HTML Chunking via Mastra rag Mdocument
I want a simple example of it, in the current example it is really basic and not real world.
I did this code and it does not work, chunks are too big.
Bottom line i just want a real world working example of html chunking for websites (otherwise im thinking about using firecrawl -> markdown -> chunk via markdown)
  // Load the paper
  console.time("Paper text loaded");
  const paperUrl = "https://arxiv.org/html/1706.03762";
  const response = await fetch(paperUrl);
  const paperText = await response.text();
  console.timeEnd("Paper text loaded");
  // Create document and chunk it
  console.time("Chunks created");
  const doc = MDocument.fromHTML(paperText);
  const chunks = await doc.chunk({
    strategy: "html",
    headers: [
      ["h1", "Header 1"],
      ["p", "Paragraph"],
    ],
  });
2 Replies
📝 Created GitHub issue: https://github.com/mastra-ai/mastra/issues/7942
GitHub
[DISCORD:1417833432456757339] HTML Chunking via Mastra rag Mdocumen...

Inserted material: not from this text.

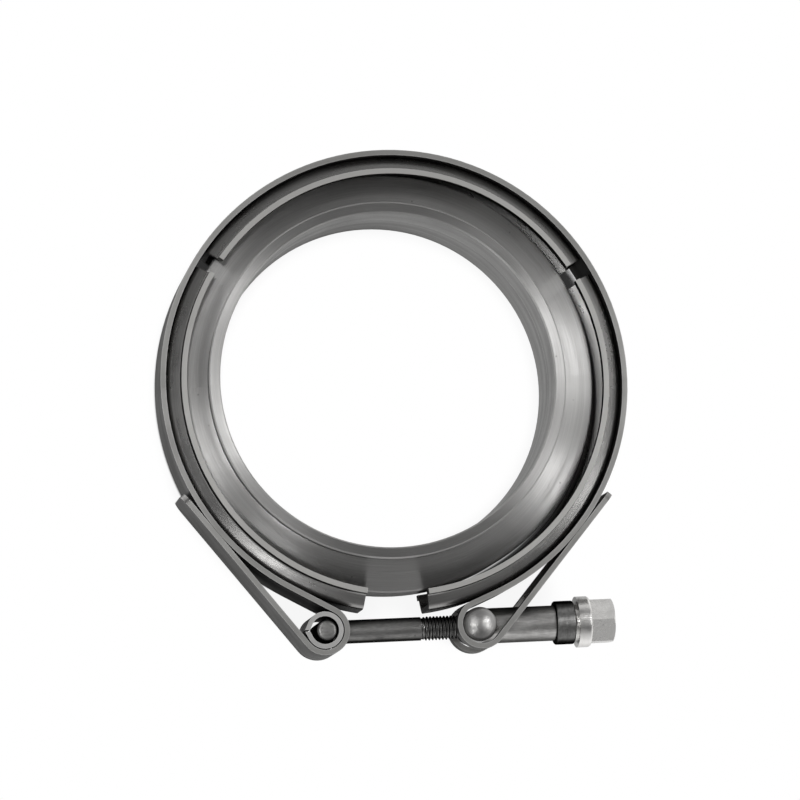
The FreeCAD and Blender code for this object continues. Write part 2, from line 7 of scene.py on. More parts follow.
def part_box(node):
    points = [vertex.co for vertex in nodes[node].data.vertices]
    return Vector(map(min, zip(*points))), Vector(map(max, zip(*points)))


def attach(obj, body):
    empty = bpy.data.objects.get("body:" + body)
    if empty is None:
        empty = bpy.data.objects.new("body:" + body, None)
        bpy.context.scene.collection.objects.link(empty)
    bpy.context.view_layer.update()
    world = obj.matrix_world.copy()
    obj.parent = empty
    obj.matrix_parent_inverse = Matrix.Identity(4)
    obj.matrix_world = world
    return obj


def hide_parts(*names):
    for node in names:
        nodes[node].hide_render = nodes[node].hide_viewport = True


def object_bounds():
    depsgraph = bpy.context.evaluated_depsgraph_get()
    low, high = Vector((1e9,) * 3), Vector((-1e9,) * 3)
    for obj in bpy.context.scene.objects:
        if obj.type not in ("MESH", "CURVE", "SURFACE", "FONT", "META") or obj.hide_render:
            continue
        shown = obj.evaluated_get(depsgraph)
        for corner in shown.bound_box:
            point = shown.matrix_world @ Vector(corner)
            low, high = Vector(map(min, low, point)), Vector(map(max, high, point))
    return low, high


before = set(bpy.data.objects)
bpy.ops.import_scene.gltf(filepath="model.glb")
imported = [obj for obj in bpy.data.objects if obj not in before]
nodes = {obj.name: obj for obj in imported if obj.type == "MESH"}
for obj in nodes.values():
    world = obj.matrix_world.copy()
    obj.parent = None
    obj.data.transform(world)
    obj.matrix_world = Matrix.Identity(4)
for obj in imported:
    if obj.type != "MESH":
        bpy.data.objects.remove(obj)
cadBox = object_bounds()
print("frame loaded")


def middle(node):
    low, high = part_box(node)
    return (low + high) / 2


boreAxis = Vector((0, 0, 0))
strapAxis = Vector((sum(corner.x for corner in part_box("outer_band")) / 2, 0, 0))
boltAxis = middle("flange_nut")
leftEye, rightEye = middle("rolled_trunnion"), middle("barrel_trunnion")

# the T-bolt, a cross pin and a shank with a cut thread
boltShape = {
    "pitch": 0.000907,          # 28 threads to the inch
    "crestRadius": 0.003175,
    "rootRadius": 0.0027,
    "crestFlat": 0.14,          # parts of a pitch
    "rootFlat": 0.24,
    "shoulder": 0.00035,        # chamfer between the shank and the thread
    "rise": 0.5,                # how steeply the thread's crests come up after it
    "shankRadius": 0.0031,
    "shankLength": 0.0258,      # from the pin's axis
    "pinRadius": 0.0029,
    "pinRound": 0.0011,
    "pinRings": 6,              # rings round each end of the pin
    "point": 0.0009,            # the chamfer at the free end
    "sides": 48,
    "joinWithin": 1e-7,
    "smoothTo": 40,             # degrees between faces that shade as one
}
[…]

This issue was created from Discord post: https://discord.com/channels/1309558646228779139/1417833432456757339 I want a simple example of it, in the current example it is really basic and not real ...
Hey, @yairtheyair! You could try to convert your html to markdown manually, I'm sure there are libraries that already exist for that. Then you could use the markdown strategy as you mentioned.